The scientists that developed perceptual audio coding — the techniques by which full-bodied musical recordings are made into low-res MP3, AAC and other “compressed” formats — devoted years of work to what is “heard” and what isn’t. Their job was to figure out a way to reduce the amount of digital data needed to accurately reproduce a music or media file. The mission statement was to figure out just how much data could be discarded before the listener didn’t “hear” the difference between the original and the reduction.
Back when they were doing this, digital music files needed to be made smaller to be commercially practical for the connected era. A compact disc takes up 600 Mb of digital data. Back when people used dial-up modems to get on the Internet, a download of your favorite album might take all night. With today’s fast broadband, this same process can take less than a minute. Storage for digital music files was similarly unevolved. My first hard drive purchase back in 1991 cost over $300 for a paltry 20Mb of storage. The other day, I bought a terrabyte drive for $75.
The space-saving solutions developed for an earlier age are no longer really needed (or in HRAC’s view, wanted), but they not only persist, they still dominate; at download sites like iTunes and Amazon, and through streaming like Spotify and Pandora. Let’s take a brief look at how these space saving techniques achieve their aim — to the lamentable detriment of music.
Sound As Instant Coffee
The process of shrinking music from its original size to its reduced size is achieved by throwing away musical information that an algorithm believes you can’t hear. While many algorithms are quite clever — a simple example being the convenient auto-fill on your Google searches — others are not quite so smart. Witness what happens when you shop online for shoes on a Monday, buy them on Tuesday, and then get bombarded with algorithm-driven shoe advertisements everywhere online for weeks thereafter. Algorithms are formulas, and while these can represent many things with a good deal of accuracy, they are basically glorified good guesses.
The perceptual coding algorithms that reduce musical recordings to shadows of their original state are based on models of how humans perceive sounds. These algorithms make decisions of which data in a music file can be thrown away to save space, and which ones are the most important to retain. This results in an end product that may be a triumph of science and economy — small file sizes that are fast and cheap! — but clearly a blow against art and emotion. Computer algorithms aren’t nearly as complex, powerful or subtle as human brains, and while economy may be a virtue, poverty is not.

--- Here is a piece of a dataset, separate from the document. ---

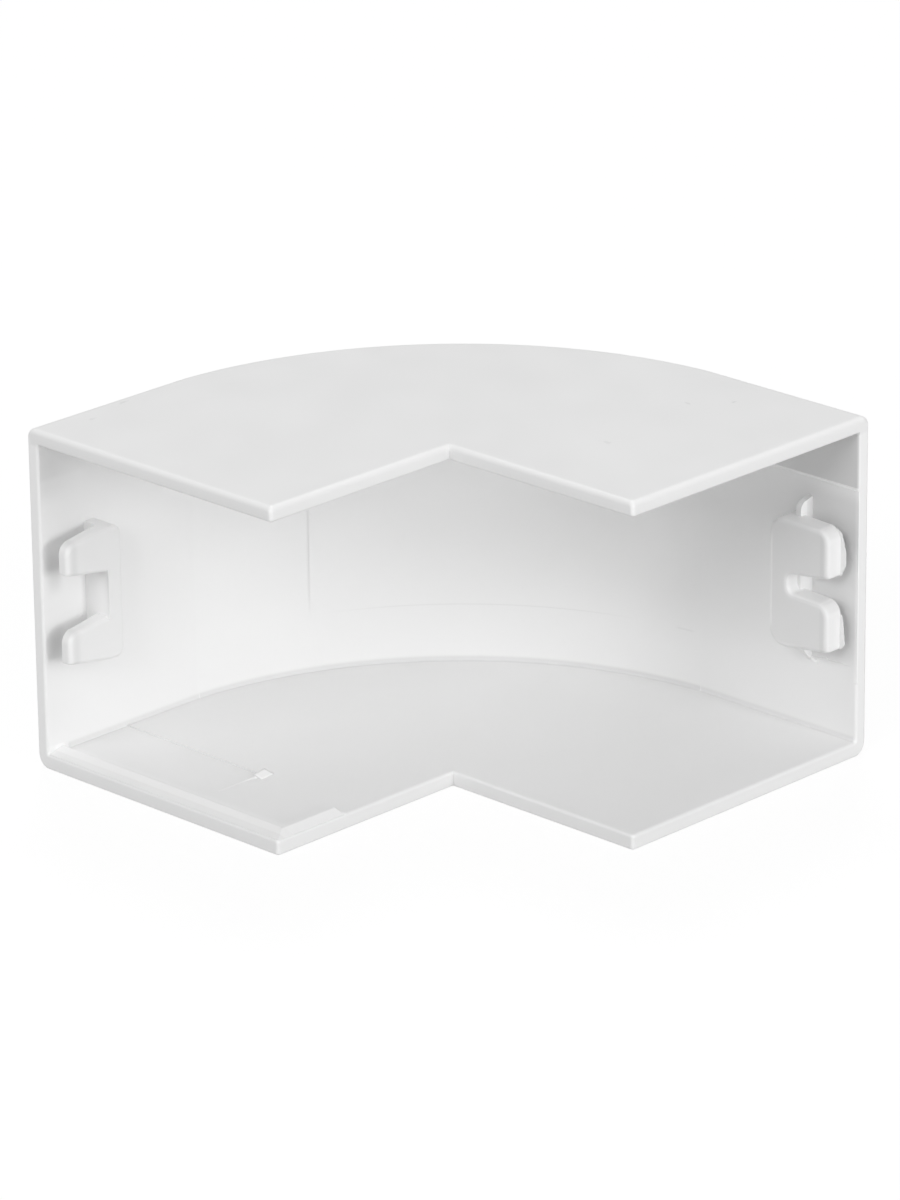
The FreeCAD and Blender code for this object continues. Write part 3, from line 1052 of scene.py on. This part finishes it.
@dataclass(frozen=True)
class Studio:
    """Floor, surrounding light and lamps. The floor's size is in metres."""

    target: Vector
    surround: float = 0.37
    background: float = 1.0
    floor_size: float = 6.0
    lamps: tuple[SoftBox, ...] = (
        SoftBox("low_key", azimuth=90, elevation=8, power=6.58),
        SoftBox("high_key", azimuth=90, elevation=30, power=2.76),
        SoftBox("left_fill", azimuth=-15, elevation=30, power=3.66),
        SoftBox("front_fill", azimuth=20, elevation=30, power=4.13),
        SoftBox("back_light", azimuth=225, elevation=55, power=5.4),
    )

    def build(self) -> None:
        """Builds the floor, the world and the lamps."""
        self.build_floor()
        self.build_world()
        for lamp in self.lamps:
            lamp.build(self.target)

    def build_floor(self) -> None:
        """Lays a flat white floor under the object."""
        half = self.floor_size / 2
        around = ((-half, -half), (half, -half), (half, half), (-half, half))
        corners = [Vector((x, y, 0)) for x, y in around]
        floor = mesh_piece("floor", corners, [(0, 1, 2, 3)])
        floor.data.materials.append(PaleFloor().make())
        LOG.info("floor laid")

    def build_world(self) -> None:
        """Lights the scene evenly, and shows white where the camera looks past the floor."""
        world = bpy.data.worlds.new("studio")
        bpy.context.scene.world = world
        tree = NodeTree(world)
        white = (1, 1, 1, 1)
        soft = tree.add("ShaderNodeBackground", Color=white, Strength=self.surround)
        bright = tree.add("ShaderNodeBackground", Color=white, Strength=self.background)
        path = tree.add("ShaderNodeLightPath")
        mix = tree.add("ShaderNodeMixShader")
        tree.link(path.outputs["Is Camera Ray"], mix.inputs["Fac"])
        tree.link(soft.outputs["Background"], mix.inputs[1])
        tree.link(bright.outputs["Background"], mix.inputs[2])
        output = tree.add("ShaderNodeOutputWorld")
        tree.link(mix.outputs["Shader"], output.inputs["Surface"])


@dataclass(frozen=True)
class PhotoCamera:
    """Camera at the photograph's place, heading and lens.

    The place is in metres. The heading is counted from +X towards +Y and the pitch from the
    level upwards, both in degrees, and the lens and the sensor are in millimetres.
    """

    place: Triple = (0.655115, -0.668117, 0.384084)
    heading: float = 134.437
    pitch: float = -20.853
    roll: float = -0.656
    lens: float = 197.92
    sensor: float = 36.0
    shift: tuple[float, float] = (-0.001036, 0.01459)
    near: float = 0.05
    far: float = 20.0

    def build(self) -> None:
        """Makes the camera and gives it to the scene.

        Unturned, a camera looks straight down with its top towards +Y, so a quarter turn is
        taken off the heading and added to the pitch.
        """
        data = bpy.data.cameras.new("photo_camera")
        data.sensor_width = self.sensor
        data.sensor_fit = "AUTO"
        data.lens = self.lens
        data.shift_x, data.shift_y = self.shift
        data.clip_start, data.clip_end = self.near, self.far
        camera = bpy.data.objects.new("photo_camera", data)
        turn = Matrix.Rotation(math.radians(self.heading - 90), 4, "Z")
        tilt = Matrix.Rotation(math.radians(90 + self.pitch), 4, "X")
        roll = Matrix.Rotation(math.radians(self.roll), 4, "Z")
        camera.matrix_world = Matrix.Translation(Vector(self.place)) @ turn @ tilt @ roll
        bpy.context.scene.collection.objects.link(camera)
        bpy.context.scene.camera = camera
        LOG.info("camera placed")


def main() -> None:
    """Builds the whole scene in order."""
    logging.basicConfig(level=logging.INFO, format="%(name)s: %(message)s")
    bpy.context.scene.view_settings.view_transform = "Standard"
    shell = Shell()
    PhotoCamera().build()
    # The plastic's colour carries the scuffs and the painted light and shade.
    marks = ScuffsAndPaintedLight(shell).everywhere()
    plastic = SatinPlastic("satin_white_plastic", shell.bend_axis, marks).make()
    CoverMoulding(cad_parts[COVER_NODE], plastic).dress()
    MouldFlash(shell, plastic).build()
    Studio(Vector((0, 0, shell.height / 2 * MM))).build()


if __name__ == "__main__":
    main()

Scientific explanations of how psychoacoustic perceptual coding works abound throughout the Internet. But for the layperson, here are two major culprits that allow MP3 and AAC files to denude your favorite music. Think of them as the brass knuckles and cudgels of lossy music files:
This technique is based on the idea that when your ears hear two sounds that are very close together in pitch, they can’t really distinguish one from the other. Since the algorithm believes you can’t hear them both clearly at the same time, it’s programmed to throw out pitches that it thinks will be missed the least, and assumes the listener won’t really notice or care. Oy.
Think for a moment of all the musical textures that depend on two (or many) instruments playing the same note in different registers. Think of all the doubled lines you hear played in a band or orchestra. Think of the the slide in a blues guitar, or the close harmonies of choral singing. Think of all the tiny sound effects that go into a highly produced hip hop record. In fact, look at a simplest triad chord on a guitar or a piano — three notes with lots of built-in harmonics. Which frequencies should the algorithm throw out? The algorithm decides. You lose.

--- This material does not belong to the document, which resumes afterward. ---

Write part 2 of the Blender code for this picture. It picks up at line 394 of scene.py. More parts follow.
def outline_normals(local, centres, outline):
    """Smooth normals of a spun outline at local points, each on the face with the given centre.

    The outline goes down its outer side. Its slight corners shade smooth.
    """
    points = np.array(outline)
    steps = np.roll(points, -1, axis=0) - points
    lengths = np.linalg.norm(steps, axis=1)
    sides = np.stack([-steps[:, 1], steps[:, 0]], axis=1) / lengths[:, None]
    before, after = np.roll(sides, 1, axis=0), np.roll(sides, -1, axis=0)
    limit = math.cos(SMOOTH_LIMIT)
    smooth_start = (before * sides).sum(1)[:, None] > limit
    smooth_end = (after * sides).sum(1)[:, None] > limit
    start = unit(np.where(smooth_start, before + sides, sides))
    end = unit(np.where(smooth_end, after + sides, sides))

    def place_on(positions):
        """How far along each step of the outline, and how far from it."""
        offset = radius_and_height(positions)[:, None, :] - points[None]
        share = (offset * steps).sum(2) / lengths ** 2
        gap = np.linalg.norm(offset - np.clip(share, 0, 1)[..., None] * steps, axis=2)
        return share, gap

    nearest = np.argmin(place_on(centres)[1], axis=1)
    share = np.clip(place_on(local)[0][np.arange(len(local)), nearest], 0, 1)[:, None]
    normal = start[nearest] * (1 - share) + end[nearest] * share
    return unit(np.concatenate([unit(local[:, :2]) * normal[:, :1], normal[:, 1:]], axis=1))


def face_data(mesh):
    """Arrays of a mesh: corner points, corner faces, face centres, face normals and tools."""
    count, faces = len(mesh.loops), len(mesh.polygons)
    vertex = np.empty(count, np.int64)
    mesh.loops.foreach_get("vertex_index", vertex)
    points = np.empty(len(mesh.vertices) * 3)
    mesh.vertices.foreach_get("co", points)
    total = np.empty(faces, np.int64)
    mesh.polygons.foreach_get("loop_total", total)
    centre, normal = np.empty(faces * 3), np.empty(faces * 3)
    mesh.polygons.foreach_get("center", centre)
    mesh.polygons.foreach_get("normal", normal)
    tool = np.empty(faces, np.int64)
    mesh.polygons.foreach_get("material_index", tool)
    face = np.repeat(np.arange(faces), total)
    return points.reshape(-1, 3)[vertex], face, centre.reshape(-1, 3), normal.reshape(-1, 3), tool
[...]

This concept works along the same lines as frequency masking, only now it’s not about pitch (frequency), but about loudness and time. The idea here is that when a loud sound is heard, the ear and brain focus themselves on that sound. It takes time — microseconds to milliseconds — for the ear to ‘recover’ and interpret the next sound clearly. In essence, this assumes that any musical information that takes place nearby in time to a louder sound is at least in part redundant, and therefore, discardable.

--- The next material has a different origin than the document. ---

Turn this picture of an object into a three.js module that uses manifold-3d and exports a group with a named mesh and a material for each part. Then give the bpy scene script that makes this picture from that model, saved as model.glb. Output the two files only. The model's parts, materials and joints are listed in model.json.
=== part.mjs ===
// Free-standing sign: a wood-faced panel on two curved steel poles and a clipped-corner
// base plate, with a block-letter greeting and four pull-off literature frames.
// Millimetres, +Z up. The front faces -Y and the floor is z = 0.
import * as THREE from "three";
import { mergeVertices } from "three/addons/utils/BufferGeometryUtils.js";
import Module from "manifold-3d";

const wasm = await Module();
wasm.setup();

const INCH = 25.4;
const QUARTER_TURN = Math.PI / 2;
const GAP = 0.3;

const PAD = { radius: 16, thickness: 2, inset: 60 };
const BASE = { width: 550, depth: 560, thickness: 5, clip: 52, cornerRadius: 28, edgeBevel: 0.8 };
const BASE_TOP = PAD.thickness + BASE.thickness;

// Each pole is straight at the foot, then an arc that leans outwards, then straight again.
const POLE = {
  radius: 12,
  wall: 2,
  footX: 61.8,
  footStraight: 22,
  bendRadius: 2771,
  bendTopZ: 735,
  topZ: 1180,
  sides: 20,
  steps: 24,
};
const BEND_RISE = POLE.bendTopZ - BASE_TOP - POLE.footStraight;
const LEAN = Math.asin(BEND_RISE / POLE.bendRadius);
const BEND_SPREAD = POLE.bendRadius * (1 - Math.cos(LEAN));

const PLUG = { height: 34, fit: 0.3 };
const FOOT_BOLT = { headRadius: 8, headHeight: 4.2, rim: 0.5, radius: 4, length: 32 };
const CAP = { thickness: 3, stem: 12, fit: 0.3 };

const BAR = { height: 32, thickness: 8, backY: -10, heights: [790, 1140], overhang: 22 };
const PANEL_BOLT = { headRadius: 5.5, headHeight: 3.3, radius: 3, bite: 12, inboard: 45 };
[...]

This “smart” decision to discard extremely pertinent musical information is dispiriting, to say the least. It violates the intent of any guitarist that ever slid down the fretboard, or pianist that hid a little ghost note in their chords, or bassist that’s ever played a grace line, or or drummer that subtly shuffled the hi-hat into the next beat. Which pieces of all this musical intent gets thrown away? Lots of them, and the algorithm decides. You lose again.
There’s more to perceptual coding than these two techniques of course. The aforementioned ultrasonic pitches that our skin “hears” are simply thrown out; the infrasonic frequencies that may be the missing link between sex and rock and roll are also eliminated. Tons of audible harmonics are discarded because the algorithm assumes that your ear is focused on the “root tone.” Strike a middle C on a piano and you’ll hear tons of mathematically related harmonics, higher, lower — in addition to that middle C. Run the same middle C through perceptual coding and you’ll hear a clear rendition of the fundamental note, the middle C — with many of said harmonics now missing. Hey, that’s all you really needed anyway, right?
There’s a price we pay for tiny, low-res music files, the kind that were needed in 1999, not now. What’s the cost? Richness, dimensionality, subtlety, color, timing, finesse, drive, space, and emotion, for starters. In other words, all the things that make music more than math.
Smaller is not the same as better. Neither is faster or cheaper. Only better is better. In the case of music, better means the original; what the artist put forward. With hi res audio, we can now listen to the original in the closest way we’ve ever been able to, while still having the convenience that small, cheap and fast have made us accustomed to.
These are challenging times for the music and audio industries, and for music itself. For music lovers, though, hi res audio is an indisputable win.